On Friday, Frank-Walter Steinmeier became the first German head of state to travel to Guernica, where he joined King Felipe VI of Spain in a remembrance ceremony held in a cemetery in the town and laid a wreath for the victims. The pair then visited Guernica’s Museum of Peace, where they met two survivors of the attack, Crucita Etxabe and María del Carmen Aguirre.
Steinmeier, who is on a state visit to Spain, used a speech earlier this week to address the bombing and its legacy.
“Germans committed terrible crimes in Guernica,” the president told guests at a banquet in Madrid on Wednesday.
“On 26 April 1937, the feared Condor Legion bombed the city, razing it to the ground. Hundreds of defenceless children, women and men lost their lives in appalling, agonising ways. The terror, pain and grief is felt to this day by many Basque families.”
Steinmeier, who visited the Reina Sofía museum in Madrid to see Picasso’s Guernica for himself, said the artist’s warning against remaining indifferent in the face of conflict and suffering “has lost none of its urgency”.
He added: “It is very important to me, and I am consciously addressing this sentence to my compatriots in Germany, that we do not forget what happened back then.

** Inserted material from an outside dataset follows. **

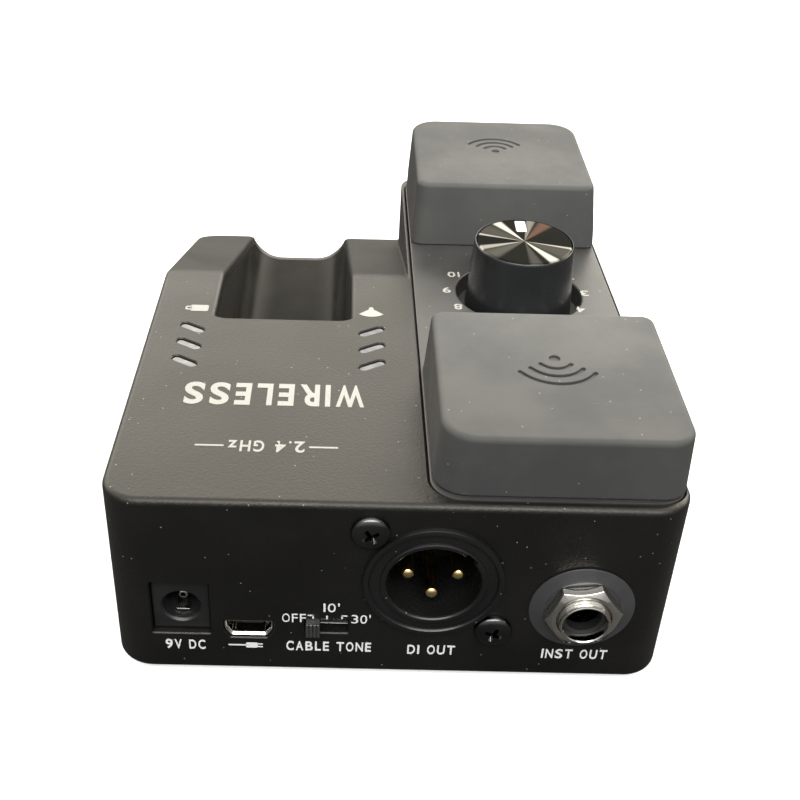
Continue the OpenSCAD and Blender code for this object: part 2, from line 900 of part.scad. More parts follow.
module output_jack_bush() {
    color([0.8, 0.79, 0.76])
        difference() {
            bar_y(jack_at, 4.5, panel_y - washer_t - nut_t - 1.3, panel_y + 5.9);
            bar_y(jack_at, jack_bore_r, panel_y - 10, panel_y + 10);
        }
}

module output_jack_washer() {
    color([0.35, 0.35, 0.36])
        difference() {
            bar_y(jack_at, washer_r, panel_y - washer_t, panel_y - 0.02);
            bar_y(jack_at, 4.6, panel_y - 5, panel_y + 5);
        }
}

module output_jack_nut() {
    color([0.8, 0.79, 0.76])
        difference() {
            translate([jack_at[0], panel_y - washer_t - 0.02, jack_at[1]])
                rotate([90, 18, 0])
                    cylinder(r = nut_af / 2 / cos(30), h = nut_t, $fn = 6);
            bar_y(jack_at, 4.53, panel_y - 10, panel_y + 5);
        }
}

module output_jack_contacts() {
    color([0.78, 0.76, 0.7])
        for (x = [-4, 4])
            for (d = [12, 24])
                block(jack_at[0] + x - 1, jack_at[0] + x + 1, panel_y + d - 0.3, panel_y + d + 0.3,
                      board_top + 0.05, jack_at[1] - 8.05);
}

module dc_jack_body() {
    face_y = panel_y + 1.8;
    color([0.05, 0.05, 0.05])
        difference() {
            block(dc_at[0] - 5.15, dc_at[0] + 5.15, face_y, face_y + 13.5, dc_at[1] - 6, dc_at[1] + 5.9);
            bar_y([dc_at[0], dc_at[1] - 0.7], 3.4, face_y - 1, face_y + 10);
            bar_y([dc_at[0], dc_at[1] - 0.7], 0.62, face_y + 9, face_y + 14);
        }
}

module dc_pin() {
    color([0.8, 0.78, 0.72]) {
        bar_y([dc_at[0], dc_at[1] - 0.7], 1, panel_y + 4.2, panel_y + 10.78);
        bar_y([dc_at[0], dc_at[1] - 0.7], 0.6, panel_y + 10.7, panel_y + 15);
    }
}

module dc_spring() {
    color([0.78, 0.76, 0.7])
        block(dc_at[0] - 1.2, dc_at[0] + 1.2, panel_y + 3.4, panel_y + 10.5, dc_at[1] - 3.7, dc_at[1] - 3.4);
}

module usb_shell() {
    color([0.78, 0.78, 0.76])
        translate([usb_at[0], panel_y + 0.4, usb_at[1]])
            rotate([-90, 0, 0])
                difference() {
                    union() {
                        linear_extrude(height = 6.4)
                            slot_plan(8.2, 2.9);
                        linear_extrude(height = 0.6)
                            slot_plan(9, 3.6);
                    }
                    translate([0, 0, -1])
                        linear_extrude(height = 6.9)
                            slot_plan(7.5, 2.2);
                }
}

module usb_tongue() {
    color([0.08, 0.08, 0.08])
        block(usb_at[0] - 2.6, usb_at[0] + 2.6, panel_y + 1.6, panel_y + 6.2,
              usb_at[1] + 0.1, usb_at[1] + 0.7);
}

module tone_switch_frame() {
    y0 = panel_y + wall + 0.05;
    color([0.7, 0.7, 0.68])
        difference() {
            block(tone_at[0] - 6.4, tone_at[0] + 6.4, y0, y0 + 5.6, board_top + 0.05, tone_at[1] + 2.8);
            block(tone_at[0] - 5.6, tone_at[0] + 5.6, y0 + 0.5, y0 + 4, tone_at[1] - 2.1, tone_at[1] + 2.1);
            block(tone_at[0] - 3.9, tone_at[0] + 3.9, y0 - 1, y0 + 1, tone_at[1] - 1.75, tone_at[1] + 1.75);
        }
}

module tone_slider() {
    x0 = tone_at[0] - tone_travel / 2;
    y0 = panel_y + wall + 0.05;
    color([0.1, 0.1, 0.1]) {
        block(x0 - 2.8, x0 + 2.8, y0 + 0.6, y0 + 2.4, tone_at[1] - 2, tone_at[1] + 2);
        difference() {
            block(x0 - 1.25, x0 + 1.25, panel_y - 1.5, y0 + 1, tone_at[1] - 1.6, tone_at[1] + 1.6);
            for (dx = [-0.65, 0, 0.65])
                block(x0 + dx - 0.12, x0 + dx + 0.12, panel_y - 2, panel_y - 1.25,
                      tone_at[1] - 2, tone_at[1] + 2);
        }
    }
}

enclosure();
bottom_plate();
bottom_screws();
base_mat();
rating_label();
antenna_deck();
deck_screws();
rear_antenna_cover();
front_antenna_cover();
cover_screws();
antenna_boards();
antenna_leads();
channel_knob();
knob_cap();
knob_pointer();
selector_shaft();
selector_rotor();
selector_body();
selector_bush();
selector_nut();
selector_washer();
selector_board();
selector_cable();
dock_cradle();
dock_jack();
dock_jack_contacts();
battery_led_windows();
signal_led_windows();
led_lamps();
led_board();
led_board_screws();
led_cable();
main_board();
board_standoffs();
board_screws();
rf_shield();
chips();
capacitors();
xlr_housing();
xlr_pins();
xlr_screws();
output_jack_body();
output_jack_bush();
output_jack_washer();
output_jack_nut();
output_jack_contacts();
dc_jack_body();
dc_pin();
dc_spring();
usb_shell();
usb_tongue();
tone_switch_frame();
tone_slider();
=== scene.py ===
"""Looks of a floor receiver pedal for a guitar wireless set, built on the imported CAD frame.

Shapes are worked out in millimetres and turned into metres when a mesh is made. +Z is up, -Y is the connector
panel, +X is the antenna side. "d" is a distance along the deck from the connector panel.
"""

import json
import math

import bmesh
import bpy
from mathutils import Matrix, Vector


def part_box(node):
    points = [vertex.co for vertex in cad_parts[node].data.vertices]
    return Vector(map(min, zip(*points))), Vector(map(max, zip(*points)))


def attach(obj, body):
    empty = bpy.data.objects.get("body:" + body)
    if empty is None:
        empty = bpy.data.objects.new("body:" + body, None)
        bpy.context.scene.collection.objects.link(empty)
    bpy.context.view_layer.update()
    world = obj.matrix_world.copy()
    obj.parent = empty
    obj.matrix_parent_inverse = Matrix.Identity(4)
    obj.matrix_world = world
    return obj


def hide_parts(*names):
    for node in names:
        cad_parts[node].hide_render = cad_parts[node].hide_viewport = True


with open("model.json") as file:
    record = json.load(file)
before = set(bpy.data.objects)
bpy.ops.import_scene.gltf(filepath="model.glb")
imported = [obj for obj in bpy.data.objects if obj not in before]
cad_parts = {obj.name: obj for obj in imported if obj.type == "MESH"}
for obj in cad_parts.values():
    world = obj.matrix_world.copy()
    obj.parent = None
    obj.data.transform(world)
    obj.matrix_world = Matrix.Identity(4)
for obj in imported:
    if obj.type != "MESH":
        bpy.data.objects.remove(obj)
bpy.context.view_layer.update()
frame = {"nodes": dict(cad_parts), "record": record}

MM = 0.001
MAIN_BODY = "receiver_body"
BODY_OF = {node: body for body, nodes in frame["record"]["behaviour"]["bodies"].items() for node in nodes}


def box_mm(node):
    lo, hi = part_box(node)
    return lo / MM, hi / MM


def middle(node):
    lo, hi = box_mm(node)
    return (lo + hi) / 2


# ---------- sizes, millimetres ----------

shell_lo, shell_hi = box_mm("enclosure")
deck_lo, deck_hi = box_mm("antenna_deck")
SIDE_X = shell_hi.x
PANEL_Y = shell_lo.y
END_Y = shell_hi.y
SHELL_Z = shell_lo.z
BODY_H = 41.0
DECK_SLOPE = math.radians(2.5)
CREASE_Y = PANEL_Y + 84.5
FACET_END_H = 16.5
FACET_END_INSET = 2.0
CORNER_R = 7.0
WALL = 2.4
STEP_X = deck_lo.x - 1.1
STEP_CORNER_R = 7.0

INSERT_GAP = 0.2
INSERT_R = CORNER_R - 1.2
INSERT_D = (2.2, END_Y - PANEL_Y - 2.2)
RECESS = 2.0
LEDGE_W = 3.0
LEDGE_T = 2.4

DOCK = middle("dock_jack")
DOCK_Y = box_mm("dock_jack")[1].y + 0.1
DOCK_FLOOR_Z = 9.7
DOCK_FLOOR_HALF = 4.5
DOCK_SIDE_R = 8.6
DOCK_TOP_HALF = 14.7
DOCK_CORNER_R = 4.0

KNOB = middle("knob_cap")
WELL_R = 13.85
CUP_FLOOR_Z = 33.0
CUP_WALL = 1.7

XLR = middle("xlr_housing")
JACK = middle("output_jack_nut")
DC = middle("dc_jack_body")
USB = middle("usb_shell")
TONE = middle("tone_switch_frame")
TONE_Z = middle("tone_slider").z


def deck_z(y):
    return BODY_H - (y - PANEL_Y) * math.tan(DECK_SLOPE)


# Planes that shapes are drawn in: (u, v) in the plane and w out of it
FLAT = Matrix.Identity(4)
DECK = Matrix.Translation((0, PANEL_Y, BODY_H)) @ Matrix.Rotation(-DECK_SLOPE, 4, "X")
PANEL = Matrix(((1, 0, 0, 0), (0, 0, -1, PANEL_Y), (0, 1, 0, 0), (0, 0, 0, 1)))
SIDE = Matrix(((0, 0, 1, 0), (1, 0, 0, 0), (0, 1, 0, 0), (0, 0, 0, 1)))
TUNNEL = Matrix(((1, 0, 0, 0), (0, 0, 1, 0), (0, 1, 0, 0), (0, 0, 0, 1)))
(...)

This crime was committed by Germans. Guernica serves as a warning – a call to stand up for peace, freedom and the preservation of human rights. We want to live up to that, now and in the future.”
His words came three decades after Germany’s then president, Roman Herzog, said he wished “to confront the past and … explicitly admit to the culpable involvement of German pilots”.

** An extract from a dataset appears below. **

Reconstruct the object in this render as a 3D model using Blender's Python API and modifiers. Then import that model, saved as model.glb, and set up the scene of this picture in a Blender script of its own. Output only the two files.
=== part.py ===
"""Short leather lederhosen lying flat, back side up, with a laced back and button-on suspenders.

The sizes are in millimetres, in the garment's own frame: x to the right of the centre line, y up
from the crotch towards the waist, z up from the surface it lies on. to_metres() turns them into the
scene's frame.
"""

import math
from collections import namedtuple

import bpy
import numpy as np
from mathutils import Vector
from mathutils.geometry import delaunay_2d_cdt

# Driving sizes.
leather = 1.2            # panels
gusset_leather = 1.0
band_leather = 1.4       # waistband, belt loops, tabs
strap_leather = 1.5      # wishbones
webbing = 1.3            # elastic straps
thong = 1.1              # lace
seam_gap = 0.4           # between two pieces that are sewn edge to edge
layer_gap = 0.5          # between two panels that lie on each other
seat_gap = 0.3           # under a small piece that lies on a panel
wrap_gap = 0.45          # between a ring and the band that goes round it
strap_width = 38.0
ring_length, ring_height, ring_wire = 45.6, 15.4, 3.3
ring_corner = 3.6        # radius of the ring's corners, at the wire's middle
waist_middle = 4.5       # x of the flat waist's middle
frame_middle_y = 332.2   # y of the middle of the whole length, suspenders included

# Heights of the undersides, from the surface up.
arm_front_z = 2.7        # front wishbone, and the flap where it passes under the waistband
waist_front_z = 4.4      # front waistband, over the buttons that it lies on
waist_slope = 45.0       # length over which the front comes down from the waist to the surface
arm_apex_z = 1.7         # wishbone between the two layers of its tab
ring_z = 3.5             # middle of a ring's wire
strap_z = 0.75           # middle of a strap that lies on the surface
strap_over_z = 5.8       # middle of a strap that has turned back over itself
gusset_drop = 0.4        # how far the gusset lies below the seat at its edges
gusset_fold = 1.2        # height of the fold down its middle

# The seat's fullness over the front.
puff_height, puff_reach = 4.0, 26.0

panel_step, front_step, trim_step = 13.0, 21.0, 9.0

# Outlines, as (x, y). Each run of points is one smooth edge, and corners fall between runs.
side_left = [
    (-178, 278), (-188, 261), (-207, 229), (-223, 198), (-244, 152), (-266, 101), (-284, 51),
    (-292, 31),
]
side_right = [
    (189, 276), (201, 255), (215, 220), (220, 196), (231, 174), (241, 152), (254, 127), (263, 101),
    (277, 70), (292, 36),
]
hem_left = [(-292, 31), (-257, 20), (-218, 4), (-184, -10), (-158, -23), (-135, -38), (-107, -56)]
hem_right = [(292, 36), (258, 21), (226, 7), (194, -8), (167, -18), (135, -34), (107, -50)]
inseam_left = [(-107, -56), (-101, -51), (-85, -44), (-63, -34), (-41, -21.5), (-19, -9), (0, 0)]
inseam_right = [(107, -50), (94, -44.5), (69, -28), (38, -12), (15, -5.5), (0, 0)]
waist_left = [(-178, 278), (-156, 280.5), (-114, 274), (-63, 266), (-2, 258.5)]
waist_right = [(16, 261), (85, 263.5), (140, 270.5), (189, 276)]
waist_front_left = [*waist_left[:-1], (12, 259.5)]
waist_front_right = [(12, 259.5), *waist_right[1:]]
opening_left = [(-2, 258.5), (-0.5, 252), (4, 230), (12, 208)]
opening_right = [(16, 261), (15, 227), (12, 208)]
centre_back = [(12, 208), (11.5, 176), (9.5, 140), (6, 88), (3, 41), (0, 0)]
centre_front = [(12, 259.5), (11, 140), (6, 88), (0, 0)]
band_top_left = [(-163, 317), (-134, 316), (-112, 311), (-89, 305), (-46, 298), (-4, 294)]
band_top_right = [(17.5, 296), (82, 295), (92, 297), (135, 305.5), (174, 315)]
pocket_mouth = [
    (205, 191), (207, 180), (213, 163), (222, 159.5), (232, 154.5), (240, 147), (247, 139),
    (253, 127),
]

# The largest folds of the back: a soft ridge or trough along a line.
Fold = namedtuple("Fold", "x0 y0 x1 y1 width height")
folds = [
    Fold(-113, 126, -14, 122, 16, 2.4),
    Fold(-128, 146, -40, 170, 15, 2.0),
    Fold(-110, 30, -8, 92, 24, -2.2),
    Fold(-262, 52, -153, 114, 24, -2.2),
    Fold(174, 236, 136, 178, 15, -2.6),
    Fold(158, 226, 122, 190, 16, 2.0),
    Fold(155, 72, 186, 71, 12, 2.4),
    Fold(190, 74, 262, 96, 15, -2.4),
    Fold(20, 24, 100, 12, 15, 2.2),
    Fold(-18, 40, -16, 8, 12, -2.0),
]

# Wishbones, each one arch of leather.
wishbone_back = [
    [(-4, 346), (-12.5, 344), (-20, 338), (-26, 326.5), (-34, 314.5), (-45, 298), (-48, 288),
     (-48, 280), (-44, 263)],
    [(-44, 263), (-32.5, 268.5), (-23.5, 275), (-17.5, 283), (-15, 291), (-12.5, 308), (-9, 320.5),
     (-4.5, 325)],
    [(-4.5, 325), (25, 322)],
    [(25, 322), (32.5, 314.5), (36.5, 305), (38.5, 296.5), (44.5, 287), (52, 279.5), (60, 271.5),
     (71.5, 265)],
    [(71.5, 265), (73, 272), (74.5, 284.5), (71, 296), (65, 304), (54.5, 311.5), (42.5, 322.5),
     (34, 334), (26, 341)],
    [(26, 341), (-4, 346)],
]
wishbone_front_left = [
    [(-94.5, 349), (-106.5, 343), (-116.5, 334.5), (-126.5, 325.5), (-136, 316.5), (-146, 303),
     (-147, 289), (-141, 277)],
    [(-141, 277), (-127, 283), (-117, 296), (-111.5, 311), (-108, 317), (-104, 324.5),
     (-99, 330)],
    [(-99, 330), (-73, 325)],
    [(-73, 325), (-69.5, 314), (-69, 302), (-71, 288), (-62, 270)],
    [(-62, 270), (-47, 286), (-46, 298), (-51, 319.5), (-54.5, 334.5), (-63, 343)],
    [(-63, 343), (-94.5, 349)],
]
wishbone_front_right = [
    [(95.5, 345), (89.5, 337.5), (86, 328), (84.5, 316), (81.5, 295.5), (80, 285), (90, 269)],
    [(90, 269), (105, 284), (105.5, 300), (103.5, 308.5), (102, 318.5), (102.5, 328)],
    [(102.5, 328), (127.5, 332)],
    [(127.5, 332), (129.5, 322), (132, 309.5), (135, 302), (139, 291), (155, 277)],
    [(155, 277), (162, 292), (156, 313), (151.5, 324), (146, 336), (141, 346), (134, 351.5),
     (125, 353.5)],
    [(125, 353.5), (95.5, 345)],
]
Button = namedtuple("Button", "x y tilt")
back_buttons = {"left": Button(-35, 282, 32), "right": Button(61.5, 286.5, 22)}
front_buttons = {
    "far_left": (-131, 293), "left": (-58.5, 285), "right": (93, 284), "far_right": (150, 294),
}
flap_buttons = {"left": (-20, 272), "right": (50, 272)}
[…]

Guernica’s mayor, José María Gorroño, who had hailed the visit as “a day that will go down in the town’s history”, used the occasion to repeat calls for Picasso’s masterpiece to be moved from the Reina Sofía to the place that inspired it.
In an interview with Cadena Ser radio on Thursday, Gorroño said the Spanish state owed a “moral debt to the victims of the bombing”, adding: “Picasso’s Guernica should come to Guernica. It’s a worldwide peace icon. The victims need this tribute.”
Meanwhile, the Basque regional president, Imanol Pradales, has called for the Spanish state to follow Germany’s lead in confronting its role in the bombing of Guernica.
“No one has any doubts that the current Spanish state is very different from that one,” he told the Basque parliament last week. “It’s just about affirming truth and justice, and its actions should spring from a commitment to freedom and democracy. We’re asking nothing more, and nothing less, from the Spanish state than what the German president is doing.”